[M.-A. Lemburg]
... Once upon a time, when I was playing with inlining dictionary tables (now part of the dictionary implementation thanks to Tim),
Thank you!
... I don't think that large dictionaries should become more sparse -- that's just a waste of memory.
Collision resolution is very fast if the dict slots happen to live in cache. When they're out of cache, the apparent speed of the C code is irrelevant, the time is virtually all consumed by the HW (or even OS) resolving the cache misses, and every collision probe is very likely to be a cache miss then (the probe sequence-- by design --jumps all over the slots in (pseudo-)random order).
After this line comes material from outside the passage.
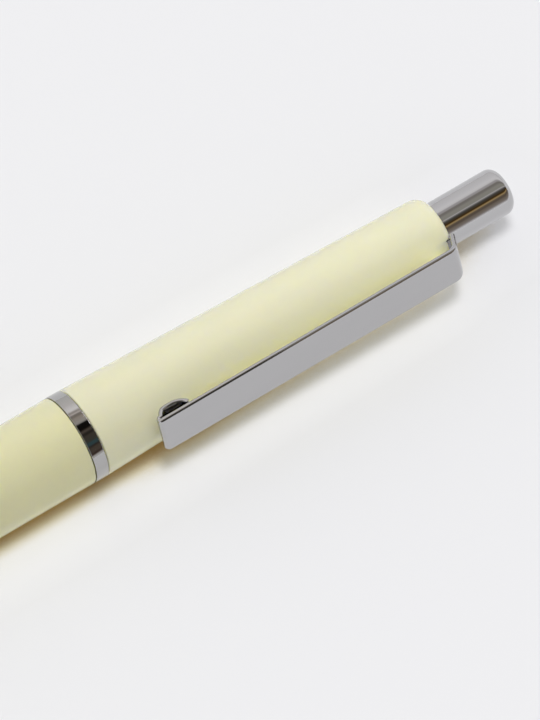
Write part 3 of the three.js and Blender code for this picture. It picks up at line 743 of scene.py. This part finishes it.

So when Raymond explained that increasing sparseness helped *most* for large dicts, it made great sense to me. We can likely resolve dozens of collisions in a small dict in the time it takes for one extra probe in a large dict. Jeremy had a possibly happy idea wrt this: make the collision probe sequence start in a slot adjacent to the colliding slot. That's likely to get sucked into cache "for free", tagging along with the slot that collided. If that's effective, it could buy much of the "large dict" speed gains Raymond saw without increasing the dict size. If someone wants to experiment with that in lookdict_string(), stick a new ++i; before the for loop, and move the existing i = (i << 2) + i + perturb + 1; to the bottom of that loop. Likewise for lookdict().